In-between days

As I drove to work this morning, I wondered, how can the weather have become warm and sunny overnight? Surely it has been cold, rainy, and 14 degrees, for what feels like years – suddenly, or so it seems, today it is 27 degrees! Have I been in such a haze that I missed the in-between days? It seems possible. I’ve certainly been in a haze.

I don’t want it to be hot and sunny. I want it to remain a miserable cold and grey, I want to be stuck forever in the same climate, the same time of year as it was 10 weeks ago when I was told that my brother had died.

Somehow, the sudden sunny weather seems to make it all the more incongruous that my brother should be dead. I looked up at the blue sky as I pulled away from the lights, and the same sense of bafflement hit me yet again, as though it was the sunny day that made it so perplexing – where is my brother?

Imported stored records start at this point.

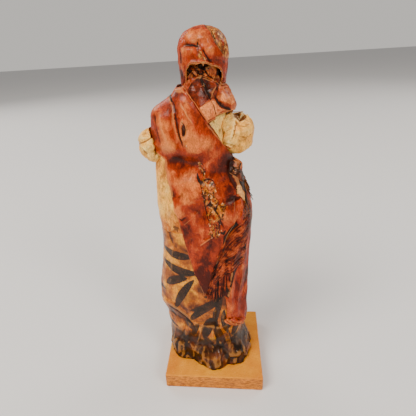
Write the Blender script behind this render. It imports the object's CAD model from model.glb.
import math

import bmesh
import bpy
import numpy as np
from mathutils import Matrix, Vector
from mathutils.bvhtree import BVHTree
from mathutils.geometry import delaunay_2d_cdt


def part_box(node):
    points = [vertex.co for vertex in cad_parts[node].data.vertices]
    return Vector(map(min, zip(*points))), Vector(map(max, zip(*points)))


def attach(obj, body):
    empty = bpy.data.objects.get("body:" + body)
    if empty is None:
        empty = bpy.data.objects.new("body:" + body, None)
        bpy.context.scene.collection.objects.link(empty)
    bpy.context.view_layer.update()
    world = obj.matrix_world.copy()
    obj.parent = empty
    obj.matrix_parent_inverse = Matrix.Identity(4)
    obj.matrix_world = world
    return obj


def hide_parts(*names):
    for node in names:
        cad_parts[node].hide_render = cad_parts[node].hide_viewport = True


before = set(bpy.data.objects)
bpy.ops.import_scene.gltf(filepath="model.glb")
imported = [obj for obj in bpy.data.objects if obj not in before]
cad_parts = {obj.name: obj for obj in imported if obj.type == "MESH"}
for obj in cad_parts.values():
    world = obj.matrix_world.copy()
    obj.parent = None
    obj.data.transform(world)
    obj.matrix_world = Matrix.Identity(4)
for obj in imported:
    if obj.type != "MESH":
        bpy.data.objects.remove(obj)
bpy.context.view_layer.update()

# A papier-mache figure of a woman in a shawl, on a wooden block. She faces -Y.
# Lengths below are in millimetres and become metres only in the meshes. A
# "turn" is an angle in degrees round the upright axis from the middle of her
# back, positive over her right side; "across" is a distance over her back,
# positive to her right.

MM = 0.001

# ---------------------------------------------------------------- camera
# The view from behind and a little above her head, close up, so that the
# block narrows away from the eye and the figure leans in the frame.

LENS = 29.9
SENSOR = 36.0
FRAME_SHIFT = 0.042
EYE = Vector((-16.6, 270.1, 287.9)) * MM
EYE_HEADING = math.radians(-7.04)
EYE_TILT = math.radians(24.22)
EYE_ROLL = math.radians(-3.66)


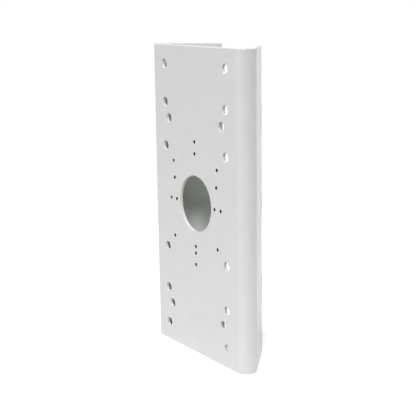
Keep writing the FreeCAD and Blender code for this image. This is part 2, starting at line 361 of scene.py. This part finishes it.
for side in (-1, 1):
    slots = []
    for level in (-1, 0, 1):
        outline = slot_outline(side * (blank_half - slot_land - slot_width / 2), level * slot_pitch)
        add_rim(outline, rim_rounding, rim_steps)
        slots.append(move_in(outline, rim_rounding))
    # The flange's share of the sheet's outline, anticlockwise round its middle.
    flange = [(u, v) for u, v in move_in(sheet_edge, edge_rounding) if side * u >= fold_stops[-1] - same_spot]
    flange.sort(key=lambda point: math.atan2(point[1], side * point[0] - flange_start - flange_run / 2))
    fill_faces(flange[::side], slots)


def add_to_scene(name, data):
    """Put a mesh, a camera or a lamp into the scene and return it."""
    thing = bpy.data.objects.new(name, data)
    bpy.context.collection.objects.link(thing)
    return thing


# The whole sheet is one mesh: the coat's faces first, and the bare threads as its second finish.
skin_mesh = bpy.data.meshes.new("folded_sheet")
skin_mesh.from_pydata(skin.points, [], skin.faces)
skin_mesh.polygons.foreach_set("use_smooth", [True] * len(skin.faces))
skin_mesh.polygons.foreach_set("material_index", [int(bare) for bare in skin.bare])
skin_mesh.normals_split_custom_set_from_vertices(skin.normals)
folded_sheet = add_to_scene("folded_sheet", skin_mesh)
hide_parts("pole_bracket")
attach(folded_sheet, "root")

# The powder coat: white polyester powder, sprayed on and baked, about a tenth of a millimetre thick.
# It flows into a fine orange peel, and its satin gloss changes a little from place to place.
coat_shades = ((0.650, 0.670, 0.634, 1), (0.665, 0.685, 0.649, 1))
coat_roughness = (0.18, 0.24)
coat_reach = 0.15  # how far its noises mostly stray from their middle
shade_scale, gloss_scale, peel_scale, grain_scale = 60, 180, 520, 2600
peel_depth, grain_depth = 0.000022, 0.000004


def start_finish(name):
    """Start a finish of its own and return it with its nodes, its links and its shader."""
    finish = bpy.data.materials.new(name)
    finish.use_nodes = True
    nodes, links = finish.node_tree.nodes, finish.node_tree.links
    return finish, nodes, links, nodes["Principled BSDF"]


def noise(scale, detail):
    """Add a noise that is fixed to the object, with about this many bumps to the metre."""
    texture = nodes.new("ShaderNodeTexNoise")
    texture.inputs["Scale"].default_value = scale
    texture.inputs["Detail"].default_value = detail
    links.new(place.outputs["Object"], texture.inputs["Vector"])
    return texture.outputs["Fac"]


def spread(value, reach, low_value, high_value):
    """Stretch a noise, from this far under its middle to this far over it, to the given values."""
    ranged = nodes.new("ShaderNodeMapRange")
    for name, number in zip(("From Min", "From Max", "To Min", "To Max"),
                            (0.5 - reach, 0.5 + reach, low_value, high_value)):
        ranged.inputs[name].default_value = number
    links.new(value, ranged.inputs["Value"])
    return ranged.outputs["Result"]


def mix_shades(shades, share):
    """Mix two shades by a share that changes from place to place."""
    tint = nodes.new("ShaderNodeMix")
    tint.data_type = "RGBA"
    tint.inputs["A"].default_value, tint.inputs["B"].default_value = shades
    links.new(share, tint.inputs["Factor"])
    return tint.outputs["Result"]


def raise_bumps(height, depth, under=None):
    """Add a bump of this depth in metres over an earlier one."""
    bump = nodes.new("ShaderNodeBump")
    bump.inputs["Distance"].default_value = depth
    links.new(height, bump.inputs["Height"])
    if under is not None:
        links.new(under, bump.inputs["Normal"])
    return bump.outputs["Normal"]


coat, nodes, links, shader = start_finish("white_powder_coat")
place = nodes.new("ShaderNodeTexCoord")
shader.inputs["IOR"].default_value = 1.5
shade_share = spread(noise(shade_scale, 3), coat_reach, 0, 1)
links.new(mix_shades(coat_shades, shade_share), shader.inputs["Base Color"])
links.new(spread(noise(gloss_scale, 3), coat_reach, *coat_roughness), shader.inputs["Roughness"])
peel = raise_bumps(noise(peel_scale, 1.5), peel_depth)
links.new(raise_bumps(noise(grain_scale, 2), grain_depth, peel), shader.inputs["Normal"])
skin_mesh.materials.append(coat)

# The bare thread: steel that the tap has cut, left unpainted inside the small holes.
# Its near-black colour, far darker than clean steel, is painted shade for the depths of the small holes, and
# it changes at random from one turn of the thread to the next.
painted_shade_steel_tones = ((0.05, 0.05, 0.049, 1), (0.11, 0.11, 0.107, 1))
steel_roughness = (0.3, 0.5)
steel_tone_reach = 0.2
steel_tone_scale, smear_scale = 1500, 3000
near_black_thread_steel, nodes, links, shader = start_finish("tapped_steel_painted_dark")
place = nodes.new("ShaderNodeTexCoord")
shader.inputs["Metallic"].default_value = 1
steel_tone_share = spread(noise(steel_tone_scale, 3), steel_tone_reach, 0, 1)
links.new(mix_shades(painted_shade_steel_tones, steel_tone_share), shader.inputs["Base Color"])
links.new(spread(noise(smear_scale, 2), steel_tone_reach, *steel_roughness), shader.inputs["Roughness"])
skin_mesh.materials.append(near_black_thread_steel)

# The floor: a sheet of white studio paper, a metre square, on the table that the bracket stands on.
# The lamps light it, and a lift makes it white to the camera and a little lighter in the gloss.
paper_reach = 0.5
camera_lift, gloss_lift = 0.45, 0.16
floor_mesh = bpy.data.meshes.new("floor")
floor_mesh.from_pydata([(x * paper_reach, y * paper_reach, low.z)
                        for x, y in ((-1, -1), (1, -1), (1, 1), (-1, 1))], [], [(0, 1, 2, 3)])
floor = add_to_scene("floor", floor_mesh)
paper, nodes, links, shader = start_finish("white_paper")


def reckon(operation, *values):
    """Work out a value from other values and plain numbers."""
    answer = nodes.new("ShaderNodeMath")
    answer.operation = operation
    for socket, value in zip(answer.inputs, values):
        if isinstance(value, float):
            socket.default_value = value
        else:
            links.new(value, socket)
    return answer.outputs["Value"]


shader.inputs["Base Color"].default_value = (0.8, 0.8, 0.8, 1)
shader.inputs["Roughness"].default_value = 0.9
shader.inputs["Specular IOR Level"].default_value = 0
shader.inputs["Emission Color"].default_value = (1, 1, 1, 1)
rays = nodes.new("ShaderNodeLightPath")
lift = reckon("MULTIPLY", rays.outputs["Is Camera Ray"], camera_lift)
lift = reckon("MULTIPLY_ADD", rays.outputs["Is Glossy Ray"], gloss_lift, lift)
links.new(lift, shader.inputs["Emission Strength"])
floor_mesh.materials.append(paper)

# The camera stands in front of the bracket, to its right and a little above it, and leans by under a degree.
# Its place, its lens and its tilt are those of the photograph, which was taken from about a metre off.
azimuth, elevation, roll = 56.7, 11.8, math.radians(-0.76)
target = Vector((0.02134, 0, -0.0002))
distance = 0.9223
focal_pixels, frame_pixels, sensor = 1019.6, 416, 36


def way_to(turned, raised):
    """Return the way that lies this far to the right of the front and this far above level, in degrees."""
    turned, raised = math.radians(turned), math.radians(raised)
    return Vector((math.sin(turned) * math.cos(raised), -math.cos(turned) * math.cos(raised),
                   math.sin(raised)))


back = way_to(azimuth, elevation)
camera = add_to_scene("camera", bpy.data.cameras.new("camera"))
camera.data.sensor_width = sensor
camera.data.lens = focal_pixels / frame_pixels * sensor
camera.location = target + back * distance
right = Vector((0, 0, 1)).cross(back).normalized()
up = back.cross(right)
turned_right = right * math.cos(roll) + up * math.sin(roll)
turned_up = up * math.cos(roll) - right * math.sin(roll)
camera.rotation_mode = "QUATERNION"
camera.rotation_quaternion = Matrix((turned_right, turned_up, back)).transposed().to_quaternion()
bpy.context.scene.camera = camera

# The lamps: a firm key lamp high on the front right, and larger softboxes on the left, the right and behind.
# Each has its turn to the right of the front and its height above level, in degrees, its width and its watts.
lamps = (("key", 50, 45, 0.85, 69.2),
         ("left_front", -30, 50, 1.35, 49.4),
         ("right", 80, 35, 1.35, 11.1),
         ("behind", 167, 35, 1.35, 37.0))
lamp_reach = 3.0
lamp_colour = (0.975, 0.96, 1)
lit_spot = Vector((0, 0.02, 0))
for name, turned, raised, width, watts in lamps:
    lamp = add_to_scene(name, bpy.data.lights.new(name, "AREA"))
    lamp.data.shape = "SQUARE"
    lamp.data.size = width
    lamp.data.energy = watts
    lamp.data.color = lamp_colour
    outward = way_to(turned, raised)
    lamp.location = lit_spot + outward * lamp_reach
    lamp.rotation_mode = "QUATERNION"
    lamp.rotation_quaternion = outward.to_track_quat("Z", "Y")
    lamp.visible_camera = False

# The world: a white surround, seen by the camera, in gloss and through glass, and a weak fill elsewhere.
# The fill stands for the walls of a studio, so that no shadow goes black.
fill = 0.03
world = bpy.data.worlds.new("studio")
bpy.context.scene.world = world
world.use_nodes = True
nodes, links = world.node_tree.nodes, world.node_tree.links
surround = nodes["Background"]
surround.inputs["Color"].default_value = (1, 1, 1, 1)
rays = nodes.new("ShaderNodeLightPath")
seen = reckon("MAXIMUM", rays.outputs["Is Camera Ray"], rays.outputs["Is Glossy Ray"])
seen = reckon("MAXIMUM", seen, rays.outputs["Is Transmission Ray"])
level = nodes.new("ShaderNodeMapRange")
level.inputs["To Min"].default_value = fill
level.inputs["To Max"].default_value = 1
links.new(seen, level.inputs["Value"])
links.new(level.outputs["Result"], surround.inputs["Strength"])
# The surround is plain, so no map is made of where its light comes from.
world.cycles.sampling_method = "NONE"
bpy.context.scene.view_settings.view_transform = "Standard"
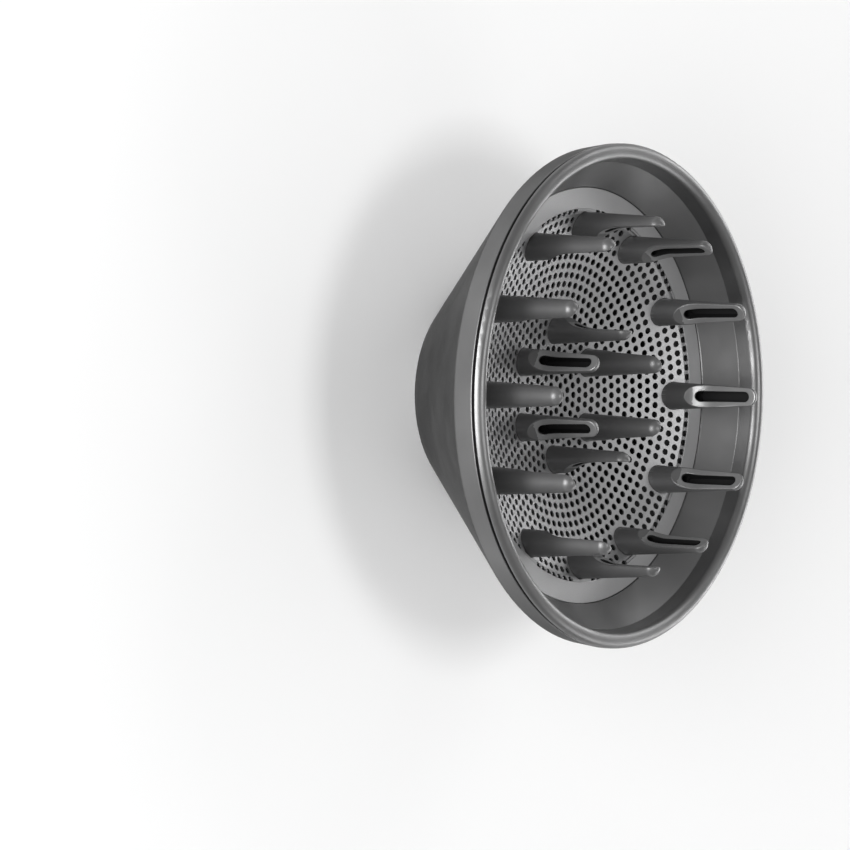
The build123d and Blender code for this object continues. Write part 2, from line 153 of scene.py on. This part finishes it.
for row in frame["record"]["subparts"]:
    node = NODES[row["node"]]
    node.data.materials.clear()
    node.data.materials.append(LOOKS[row["material_slot"]])
    for face in node.data.polygons:
        face.material_index = 0

# ---- fingers: painted shade on the slot and bore, painted highlight on the cut round them ----

SLOT_BELOW_TIP = 2.5 * MM
SLOT_DEEP = 0.2 * MM             # the slot's back wall lies further than this behind the axis
INSIDE_R = 2.72 * MM             # slot and bore lie nearer a finger's axis than this
ROOT = 6.8 * MM                  # below the screen
BASE_R = 4.25 * MM
TIP_R = 2.9 * MM
WITHIN = 0.955                   # of the finger's radius: its cut face, without the rounding
SIDEWAYS = 0.5                   # cosine to the cut side: a face turned further away is a bore wall
SQUARE_ON = 0.84                 # cosine to the cut side: a face turned less away is the cut itself
BORE_PAINTED_SHADE_SLOT = 1
RIM_PAINTED_HIGHLIGHT_SLOT = 2
# painted shade: the slot and bore faces are near-black to stand in for the shade inside them
BORE_PAINTED_SHADE_LOOK = moulded("bore_painted_shade", (0.008, 0.008, 0.0082), 0.7, specular=0.15)
# painted highlight: the cut face round the slot is a lighter grey than the finger, to stand in for its
# bright rim
RIM_PAINTED_HIGHLIGHT_LOOK = moulded("rim_painted_highlight", (0.27, 0.27, 0.271), 0.36, 0.6)


def paint_finger_shade_and_highlight(name, inwards):
    """The slot and bore get painted shade, near-black, and the cut face round the slot gets a painted
    highlight, lighter and glossier.
    """
    node = NODES[name]
    low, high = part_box(name)
    middle = (low + high) / 2
    facing = Vector((middle.x, middle.y, 0)).normalized() * (-1 if inwards else 1)
    taper = (BASE_R - TIP_R) / (high.z - low.z - ROOT - TIP_R)
    node.data.materials.append(BORE_PAINTED_SHADE_LOOK)
    node.data.materials.append(RIM_PAINTED_HIGHLIGHT_LOOK)
    for face in node.data.polygons:
        spot = face.center - middle
        turned = face.normal.dot(facing)
        from_axis = spot.xy.length
        outside_r = BASE_R - taper * (face.center.z - low.z - ROOT)
        slot_shade_side = turned < SIDEWAYS or spot.dot(facing) < -SLOT_DEEP
        # faces in the slot and bore get the painted shade
        if slot_shade_side and from_axis < INSIDE_R and face.center.z < high.z - SLOT_BELOW_TIP:
            face.material_index = BORE_PAINTED_SHADE_SLOT
        # the cut face round the slot gets the painted highlight
        elif turned > SQUARE_ON and from_axis < WITHIN * outside_r:
            face.material_index = RIM_PAINTED_HIGHLIGHT_SLOT


for name in NODES:
    if "_finger_" in name:
        paint_finger_shade_and_highlight(name, name.startswith("outer"))


# ---- floor, light and camera ------------------------------------------------------------


FLOOR_WIDE = 8.0


def floor():
    """A large plain floor, on which the neck stands."""
    bpy.ops.mesh.primitive_plane_add(size=FLOOR_WIDE, location=(0, 0, 0))
    plane = bpy.context.object
    plane.name = "floor"
    look = Look("pale_floor", (0.93, 0.93, 0.93), 0.9, specular=0.2)
    shade = look.ramp(look.noise(3, 2), (0.92,), (0.94,))
    look.join(shade, look.shader.inputs["Base Color"])
    plane.data.materials.append(look.material)


def soft_light(name, place, wide, high, power):
    """A soft box of a given width and height that faces the bowl."""
    data = bpy.data.lights.new(name, "AREA")
    data.shape = "RECTANGLE"
    data.size = wide
    data.size_y = high
    data.energy = power
    lamp = bpy.data.objects.new(name, data)
    bpy.context.scene.collection.objects.link(lamp)
    lamp.visible_camera = False
    lamp.location = place
    lamp.rotation_euler = (BOWL - Vector(place)).to_track_quat("-Z", "Y").to_euler()


def world(brightness):
    """Plain white light from all round."""
    scene_world = bpy.data.worlds.new("studio")
    scene_world.use_nodes = True
    background = scene_world.node_tree.nodes["Background"]
    background.inputs["Color"].default_value = (1, 1, 1, 1)
    background.inputs["Strength"].default_value = brightness
    bpy.context.scene.world = scene_world


BOWL = Vector((0, 0, 50)) * MM    # what the lights face
VIEW_FROM_AXIS = radians(54.1)    # between the diffuser's axis and the line of sight
DROOP = radians(0.97)             # the axis points a little down in the picture
DISTANCE = 2.42                   # metres, along the line of sight
LENS = 338.8                      # millimetres
AIM = Vector((-38.1, -9.15, 0)) * MM   # picture's middle, from the dish's middle, across and up
SCREEN_THICK = 0.5 * MM           # the screen's lowest point is the back of the dish's middle
SENSOR_WIDE = 36                  # millimetres


def camera():
    """A long lens from the bowl's front left."""
    data = bpy.data.cameras.new("camera")
    data.sensor_width = SENSOR_WIDE
    data.lens = LENS
    data.clip_end = 20
    eye = bpy.data.objects.new("camera", data)
    bpy.context.scene.collection.objects.link(eye)
    turn = Matrix.Rotation(-DROOP, 4, "X") @ Matrix.Rotation(-VIEW_FROM_AXIS, 4, "Y")
    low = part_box("perforated_screen")[0]
    dish_middle = Vector((0, 0, low.z + SCREEN_THICK))
    back = Matrix.Translation(AIM + Vector((0, 0, DISTANCE)))
    eye.matrix_world = Matrix.Translation(dish_middle) @ turn @ back
    bpy.context.scene.camera = eye


floor()
world(0.34)
soft_light("overhead", (0.1, 0.0, 1.6), 0.5, 0.5, 6)
soft_light("left", (-1.4, 0.0, 0.48), 1.2, 0.8, 16)
soft_light("left_low", (-1.0, 0.0, 0.15), 0.8, 0.24, 6)
soft_light("right", (1.3, 0.0, 0.32), 1.2, 0.5, 8)
soft_light("back_top", (1.0, 0.9, 0.6), 0.6, 0.5, 3)
soft_light("back_bottom", (1.0, -0.9, 0.6), 0.6, 0.5, 3)
camera()
bpy.context.scene.view_settings.view_transform = "Standard"
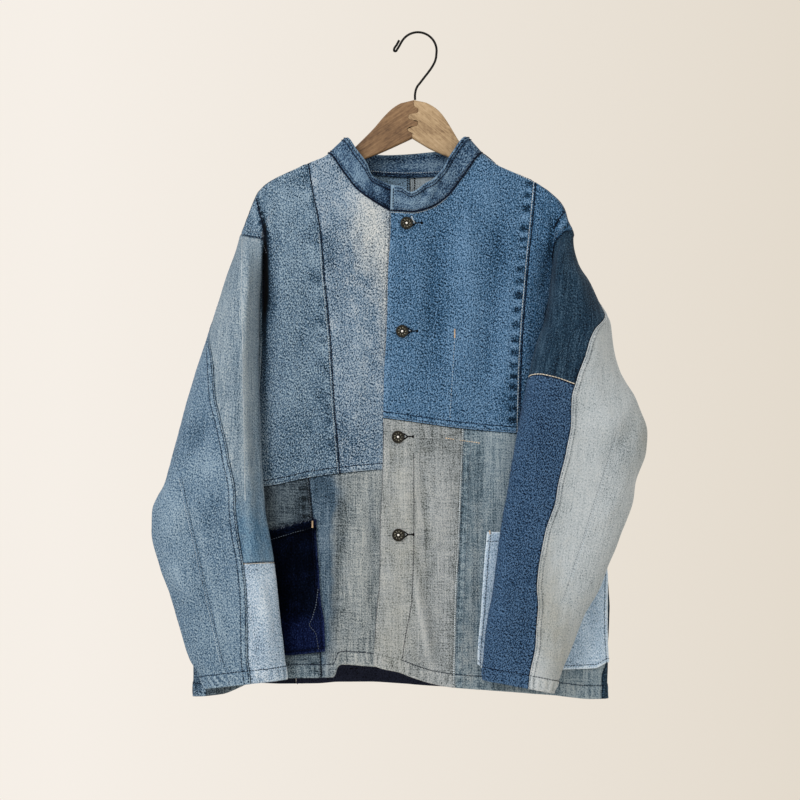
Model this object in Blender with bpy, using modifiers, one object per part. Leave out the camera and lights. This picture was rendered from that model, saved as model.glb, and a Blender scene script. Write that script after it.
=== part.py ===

How can he have just “died”? How can all this time have passed, only to discover that apparently he is still “dead”?

For a while there, I think I was holding out hope that death was not as final as what you hear.

In an email, my sister said to me, ” …I can’t believe that some of my friends still don’t know that John died. For that matter,  I can’t believe that there are strangers who don’t know it. Sometimes I want to collar a person walking past and tell them, look, this is the reality of it….”

I have felt that way too. The first time I was out in public after his funeral was really difficult. People were swarming merrily all around me at Federation Square, and I was struggling not to blubber. I was conscious also, of an urge to tell people that I was grieving. Suddenly I understood why in other cultures, people wear mourning clothes, armbands, wail, keen – why they have all those rituals to let others know that they are grieving. I almost wanted someone to notice that I was struggling, and say, with concern, “what’s wrong?” – so I could blurt out all the emotional pain I was feeling.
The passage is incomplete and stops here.